Motion by Central Office May 7, 1951

Decided by Board August 2, 1951

Decided by Acting Attorney General September 11, 1951

"Neutral alien," claiming exemption from service in the United States Armed Forces Ineligibility to United States citizenship—Section 3 (a) of the Selective Training and Service Act of 1940 (as amended)—Whether alien here in legal status of nonimmigrant is "residing" here within meaning of above act and regulations thereunder.

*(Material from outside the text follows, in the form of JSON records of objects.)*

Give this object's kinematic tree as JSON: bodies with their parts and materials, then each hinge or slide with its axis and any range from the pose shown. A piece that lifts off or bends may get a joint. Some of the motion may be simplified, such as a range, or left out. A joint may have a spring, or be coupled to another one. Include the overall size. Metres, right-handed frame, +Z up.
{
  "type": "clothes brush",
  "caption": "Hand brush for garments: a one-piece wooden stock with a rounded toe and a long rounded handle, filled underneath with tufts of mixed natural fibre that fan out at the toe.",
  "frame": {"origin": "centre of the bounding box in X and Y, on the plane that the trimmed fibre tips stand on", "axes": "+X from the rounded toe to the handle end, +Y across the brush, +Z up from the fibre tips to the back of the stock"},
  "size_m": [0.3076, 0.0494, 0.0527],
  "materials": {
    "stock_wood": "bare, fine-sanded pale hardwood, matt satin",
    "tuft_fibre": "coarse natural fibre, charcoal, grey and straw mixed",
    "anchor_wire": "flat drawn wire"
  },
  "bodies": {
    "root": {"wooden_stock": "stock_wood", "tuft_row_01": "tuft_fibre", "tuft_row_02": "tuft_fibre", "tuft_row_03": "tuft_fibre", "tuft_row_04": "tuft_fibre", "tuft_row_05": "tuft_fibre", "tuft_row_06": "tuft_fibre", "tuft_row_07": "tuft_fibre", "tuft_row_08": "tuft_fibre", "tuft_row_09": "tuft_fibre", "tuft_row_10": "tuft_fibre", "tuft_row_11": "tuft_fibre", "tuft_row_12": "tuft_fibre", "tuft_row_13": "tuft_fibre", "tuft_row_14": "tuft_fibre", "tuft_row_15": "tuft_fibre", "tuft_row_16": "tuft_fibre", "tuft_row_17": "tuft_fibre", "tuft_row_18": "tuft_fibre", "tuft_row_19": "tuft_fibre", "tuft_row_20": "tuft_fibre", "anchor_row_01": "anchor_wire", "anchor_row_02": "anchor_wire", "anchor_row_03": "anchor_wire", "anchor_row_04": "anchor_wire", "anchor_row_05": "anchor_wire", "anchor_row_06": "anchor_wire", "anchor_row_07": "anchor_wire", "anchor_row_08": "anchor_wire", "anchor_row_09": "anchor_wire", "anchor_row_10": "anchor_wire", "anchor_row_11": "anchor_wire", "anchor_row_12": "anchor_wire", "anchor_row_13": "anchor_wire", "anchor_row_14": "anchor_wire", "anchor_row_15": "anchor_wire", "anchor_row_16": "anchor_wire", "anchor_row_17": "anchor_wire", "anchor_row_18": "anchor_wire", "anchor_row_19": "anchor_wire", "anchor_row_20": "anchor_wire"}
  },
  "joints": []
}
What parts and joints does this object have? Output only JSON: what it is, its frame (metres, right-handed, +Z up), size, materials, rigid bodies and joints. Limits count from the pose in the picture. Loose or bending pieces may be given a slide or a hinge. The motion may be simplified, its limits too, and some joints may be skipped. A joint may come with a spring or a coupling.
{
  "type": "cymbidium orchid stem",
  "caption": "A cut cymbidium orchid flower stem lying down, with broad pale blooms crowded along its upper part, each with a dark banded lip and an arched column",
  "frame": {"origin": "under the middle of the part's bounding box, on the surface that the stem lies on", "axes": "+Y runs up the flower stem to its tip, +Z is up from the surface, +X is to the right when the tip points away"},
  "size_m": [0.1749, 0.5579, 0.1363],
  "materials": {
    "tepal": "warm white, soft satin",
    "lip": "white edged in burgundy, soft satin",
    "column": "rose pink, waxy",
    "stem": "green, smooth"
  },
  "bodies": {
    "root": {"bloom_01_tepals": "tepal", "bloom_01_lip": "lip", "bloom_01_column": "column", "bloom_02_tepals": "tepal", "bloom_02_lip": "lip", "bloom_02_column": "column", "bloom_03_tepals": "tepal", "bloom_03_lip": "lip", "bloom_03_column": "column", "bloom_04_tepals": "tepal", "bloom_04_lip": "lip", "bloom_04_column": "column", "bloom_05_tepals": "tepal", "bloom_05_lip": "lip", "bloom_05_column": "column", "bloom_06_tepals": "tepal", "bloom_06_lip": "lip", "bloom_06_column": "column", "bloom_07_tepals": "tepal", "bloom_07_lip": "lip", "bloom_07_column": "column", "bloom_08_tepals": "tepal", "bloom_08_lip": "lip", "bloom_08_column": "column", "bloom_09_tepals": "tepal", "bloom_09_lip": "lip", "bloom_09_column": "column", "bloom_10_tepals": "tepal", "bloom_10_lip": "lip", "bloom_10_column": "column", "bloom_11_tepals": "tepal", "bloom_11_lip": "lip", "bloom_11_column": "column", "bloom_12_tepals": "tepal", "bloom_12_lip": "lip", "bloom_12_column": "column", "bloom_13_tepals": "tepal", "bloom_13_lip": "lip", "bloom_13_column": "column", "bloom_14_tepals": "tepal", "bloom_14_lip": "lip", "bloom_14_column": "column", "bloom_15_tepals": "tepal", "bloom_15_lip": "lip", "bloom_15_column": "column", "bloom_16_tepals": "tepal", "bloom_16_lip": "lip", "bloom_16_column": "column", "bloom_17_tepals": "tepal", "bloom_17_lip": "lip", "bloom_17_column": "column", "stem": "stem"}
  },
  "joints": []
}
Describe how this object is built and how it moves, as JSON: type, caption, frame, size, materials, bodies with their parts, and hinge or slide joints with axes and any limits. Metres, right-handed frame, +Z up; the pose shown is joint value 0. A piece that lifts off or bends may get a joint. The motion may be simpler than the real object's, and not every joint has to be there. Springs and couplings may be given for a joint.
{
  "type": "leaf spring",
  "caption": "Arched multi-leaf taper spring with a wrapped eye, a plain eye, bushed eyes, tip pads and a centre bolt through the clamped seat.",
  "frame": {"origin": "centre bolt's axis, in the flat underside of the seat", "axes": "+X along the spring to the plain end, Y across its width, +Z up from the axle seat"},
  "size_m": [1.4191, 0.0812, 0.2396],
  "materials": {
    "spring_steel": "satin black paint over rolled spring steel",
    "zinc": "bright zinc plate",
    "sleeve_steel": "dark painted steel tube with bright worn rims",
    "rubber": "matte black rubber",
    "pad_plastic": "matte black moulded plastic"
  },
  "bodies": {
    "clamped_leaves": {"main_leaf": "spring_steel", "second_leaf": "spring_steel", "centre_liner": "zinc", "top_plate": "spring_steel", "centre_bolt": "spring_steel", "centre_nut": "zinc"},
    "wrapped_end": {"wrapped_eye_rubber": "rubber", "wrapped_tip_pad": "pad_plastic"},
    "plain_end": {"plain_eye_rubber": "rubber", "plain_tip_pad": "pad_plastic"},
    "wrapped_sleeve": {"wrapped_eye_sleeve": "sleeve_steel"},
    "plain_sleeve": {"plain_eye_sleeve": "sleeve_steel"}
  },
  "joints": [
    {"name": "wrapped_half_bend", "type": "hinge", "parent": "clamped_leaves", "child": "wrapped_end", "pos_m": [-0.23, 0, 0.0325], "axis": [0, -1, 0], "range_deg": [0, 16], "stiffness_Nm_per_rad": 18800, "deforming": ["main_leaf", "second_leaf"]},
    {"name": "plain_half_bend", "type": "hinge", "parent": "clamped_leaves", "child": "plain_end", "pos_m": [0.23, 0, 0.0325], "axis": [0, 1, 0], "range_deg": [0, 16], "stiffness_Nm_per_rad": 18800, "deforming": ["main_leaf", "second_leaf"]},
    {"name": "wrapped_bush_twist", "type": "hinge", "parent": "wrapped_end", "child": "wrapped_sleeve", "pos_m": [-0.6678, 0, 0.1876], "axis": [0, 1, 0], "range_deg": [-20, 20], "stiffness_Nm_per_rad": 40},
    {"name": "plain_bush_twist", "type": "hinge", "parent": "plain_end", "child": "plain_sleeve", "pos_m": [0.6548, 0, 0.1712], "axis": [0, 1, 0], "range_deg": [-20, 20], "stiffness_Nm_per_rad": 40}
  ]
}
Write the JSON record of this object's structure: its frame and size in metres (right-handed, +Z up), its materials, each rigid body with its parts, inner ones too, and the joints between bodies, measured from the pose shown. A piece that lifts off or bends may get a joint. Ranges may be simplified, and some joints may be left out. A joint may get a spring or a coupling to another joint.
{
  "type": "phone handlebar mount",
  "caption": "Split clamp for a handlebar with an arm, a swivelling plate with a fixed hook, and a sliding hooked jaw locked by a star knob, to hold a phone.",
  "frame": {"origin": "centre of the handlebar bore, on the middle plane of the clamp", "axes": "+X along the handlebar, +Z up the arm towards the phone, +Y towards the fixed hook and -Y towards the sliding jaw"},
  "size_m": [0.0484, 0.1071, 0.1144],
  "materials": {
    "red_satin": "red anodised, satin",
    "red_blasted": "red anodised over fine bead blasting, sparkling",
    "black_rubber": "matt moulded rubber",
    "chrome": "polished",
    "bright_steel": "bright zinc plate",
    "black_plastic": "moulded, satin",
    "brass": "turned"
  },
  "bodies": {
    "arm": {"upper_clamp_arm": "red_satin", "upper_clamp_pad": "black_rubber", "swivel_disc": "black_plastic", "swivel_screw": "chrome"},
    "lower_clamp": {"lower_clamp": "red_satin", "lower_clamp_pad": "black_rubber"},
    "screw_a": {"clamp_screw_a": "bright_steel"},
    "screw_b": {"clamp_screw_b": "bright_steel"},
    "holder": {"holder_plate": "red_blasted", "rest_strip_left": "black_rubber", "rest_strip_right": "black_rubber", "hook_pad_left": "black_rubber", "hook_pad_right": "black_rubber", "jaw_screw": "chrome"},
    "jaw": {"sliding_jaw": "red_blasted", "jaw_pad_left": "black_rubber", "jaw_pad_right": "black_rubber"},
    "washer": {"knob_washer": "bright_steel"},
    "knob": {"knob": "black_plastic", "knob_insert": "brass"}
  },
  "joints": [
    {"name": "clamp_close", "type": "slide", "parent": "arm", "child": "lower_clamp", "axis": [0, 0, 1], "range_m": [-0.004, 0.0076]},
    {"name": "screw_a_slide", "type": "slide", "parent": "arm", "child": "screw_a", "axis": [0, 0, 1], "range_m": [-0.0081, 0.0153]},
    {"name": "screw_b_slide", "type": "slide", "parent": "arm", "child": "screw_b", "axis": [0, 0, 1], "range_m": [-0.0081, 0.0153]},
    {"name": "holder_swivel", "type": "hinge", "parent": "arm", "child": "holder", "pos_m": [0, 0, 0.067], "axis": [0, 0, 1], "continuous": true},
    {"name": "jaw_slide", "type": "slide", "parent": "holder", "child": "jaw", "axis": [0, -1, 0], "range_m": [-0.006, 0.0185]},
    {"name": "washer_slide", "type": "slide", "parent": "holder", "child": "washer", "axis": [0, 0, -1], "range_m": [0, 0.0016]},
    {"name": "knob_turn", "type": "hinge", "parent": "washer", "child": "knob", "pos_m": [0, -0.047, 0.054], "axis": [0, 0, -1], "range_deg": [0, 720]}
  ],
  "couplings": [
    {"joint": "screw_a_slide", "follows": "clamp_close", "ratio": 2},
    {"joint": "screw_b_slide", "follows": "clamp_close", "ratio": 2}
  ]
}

A neutral alien (Lebanon citizen), who came here as a visitor for business in 1939 and received extensions of stay covering the period of time he remained here (he departed September 22, 1945), filed DSS Form 301 (application for relief from military service here) on November 4, 1942. Under section 3 (a) of the Selective Training and Service Act of 1940 (as amended), and applicable regulations thereunder (see Executive Order 8545 of September 23, 1940) (F. R. 3786, September 25, 1940) he was found to be a "resident" within the meaning thereof, when he filed DSS Form 301 on November 4, 1942; consequently he was deemed to be ineligible to citizenship thereafter. (The Supreme Court decision of December 11, 1950, in McGrath v. Kristensen, 340 U. S. 162, was discussed.)

CHARGE:

Warrant: Act of 1924-Remained longer-Visitor.

BEFORE THE CENTRAL OFFICE

(February 6, 1950)

Discussion: Upon consideration of the entire record, the findings of fact and conclusions of law proposed by the Presiding Inspector and served upon the alien's attorney on November 15, 1949, are hereby adopted. The alien's attorney took exception as to the proposed conclusion of law as to discretionary relief and the proposed order of deportation.